Another useful rule: if a game will be a long-term comfort title for you, do a real-world test in your usual environment. Desk, couch, TV, handheld, and streamed setups all expose different problems.
For players who enjoy narrative-heavy games, controller comfort can matter even more than raw precision. Long dialogue scenes, walking segments, and repeated menu choices are far easier when the interface is clean. If that is your lane, you may also like Best Interactive Story Games on PC, Console, and Mobile and Choice-Based Games With Multiple Endings: Best Picks to Replay.
When to revisit
Controller compatibility is worth revisiting whenever your setup, the game, or the launcher changes. Use the list below as an action-oriented refresh schedule so you do not rely on old assumptions.
- Before buying a major seasonal release: Launch-day support can differ from pre-release expectations.
- After a game receives a UI or input patch: Re-test prompts, menus, and rebinding.
- When changing launchers or subscription libraries: Catalog movement can change how you launch and configure a game.
- Before moving a setup to the living room: Re-check text size, startup flow, and controller-only navigation.
- After installing mods: Confirm that the modded UI still works cleanly.
- When switching controllers: Even if the game supported one pad well, another may need different settings.
- Before a long co-op or online session: Verify reconnect behavior, multiplayer input rules, and menu access.
A simple ongoing routine works well:
- Check the store page or launcher notes.
- Search for recent comments about controller behavior.
- Test menus, gameplay, prompts, and reconnects.
- Save a working layout or profile if your platform allows it.

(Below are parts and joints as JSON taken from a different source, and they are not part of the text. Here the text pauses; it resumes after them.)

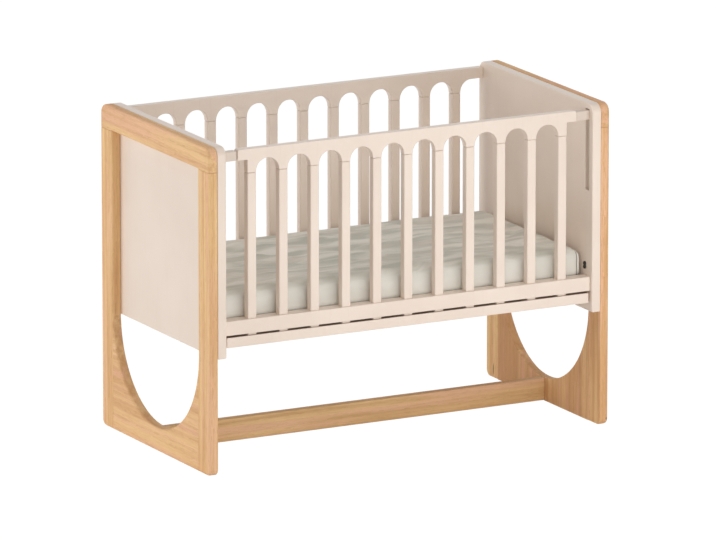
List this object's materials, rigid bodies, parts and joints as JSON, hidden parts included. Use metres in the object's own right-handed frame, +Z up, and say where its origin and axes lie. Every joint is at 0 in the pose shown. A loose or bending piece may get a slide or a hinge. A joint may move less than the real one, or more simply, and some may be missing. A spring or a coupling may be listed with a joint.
{
  "type": "bedside crib",
  "caption": "Bedside crib with arched wooden end frames, painted end panels, a slatted drop side that slides through its rail, a fixed rear side and a mattress.",
  "frame": {"origin": "on the floor, in the middle of the crib's length and width", "axes": "+X along the crib towards its right end, +Y from the drop side to the rear side, +Z up"},
  "size_m": [1, 0.531, 0.737],
  "materials": {
    "oiled_wood": "light oiled hardwood",
    "cream_paint": "cream satin lacquer on wood",
    "base_wood": "plain planed softwood",
    "mattress_cover": "mottled woven cover over foam",
    "black_plastic": "black moulded",
    "screw_steel": "zinc plated"
  },
  "bodies": {
    "frame": {"post_front_left": "oiled_wood", "post_rear_left": "oiled_wood", "post_front_right": "oiled_wood", "post_rear_right": "oiled_wood", "foot_board_left": "oiled_wood", "foot_board_right": "oiled_wood", "top_rail_left": "oiled_wood", "top_rail_right": "oiled_wood", "stretcher": "oiled_wood", "end_panel_left": "cream_paint", "end_panel_right": "cream_paint", "front_rail": "cream_paint", "rear_rail": "cream_paint", "rear_board": "cream_paint", "rear_slat_01": "cream_paint", "rear_slat_02": "cream_paint", "rear_slat_03": "cream_paint", "rear_slat_04": "cream_paint", "rear_slat_05": "cream_paint", "rear_slat_06": "cream_paint", "rear_slat_07": "cream_paint", "rear_slat_08": "cream_paint", "rear_slat_09": "cream_paint", "rear_slat_10": "cream_paint", "rear_slat_11": "cream_paint", "ledger_front": "base_wood", "ledger_rear": "base_wood", "bearer_left": "base_wood", "bearer_right": "base_wood", "base_slat_1": "base_wood", "base_slat_2": "base_wood", "base_slat_3": "base_wood", "base_slat_4": "base_wood", "base_slat_5": "base_wood", "base_slat_6": "base_wood", "base_slat_7": "base_wood", "mattress": "mattress_cover", "bumper_left": "black_plastic", "bumper_right": "black_plastic", "screw_front_rail_left": "screw_steel", "screw_front_rail_right": "screw_steel", "screw_rear_rail_left": "screw_steel", "screw_rear_rail_right": "screw_steel", "screw_rear_board_left": "screw_steel", "screw_rear_board_right": "screw_steel"},
    "drop_side": {"drop_side_board": "cream_paint", "drop_side_guide_left": "cream_paint", "drop_side_guide_right": "cream_paint", "drop_side_slat_01": "cream_paint", "drop_side_slat_02": "cream_paint", "drop_side_slat_03": "cream_paint", "drop_side_slat_04": "cream_paint", "drop_side_slat_05": "cream_paint", "drop_side_slat_06": "cream_paint", "drop_side_slat_07": "cream_paint", "drop_side_slat_08": "cream_paint", "drop_side_slat_09": "cream_paint", "drop_side_slat_10": "cream_paint", "drop_side_slat_11": "cream_paint", "drop_side_tie_bar": "cream_paint"}
  },
  "joints": [
    {"name": "drop_side_slide", "type": "slide", "parent": "frame", "child": "drop_side", "axis": [0, 0, 1], "range_m": [-0.16, 0]}
  ]
}
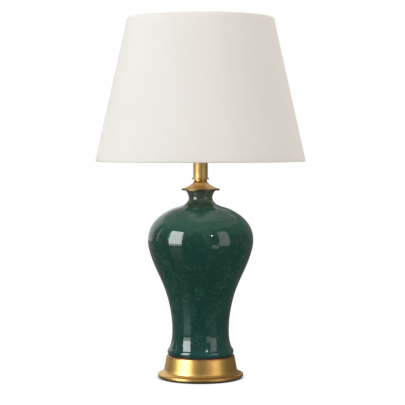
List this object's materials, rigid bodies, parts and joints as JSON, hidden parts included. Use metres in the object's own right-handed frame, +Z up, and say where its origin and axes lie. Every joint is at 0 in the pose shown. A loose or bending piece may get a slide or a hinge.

- Revisit after major updates or hardware changes.
That routine is the main takeaway of this guide. Instead of asking once whether a title belongs on a list of games with controller support on pc, ask whether it supports your version of PC play: your launcher, your room, your display, your controller, and your tolerance for workarounds. That is the difference between a technically compatible game and one you will actually enjoy returning to.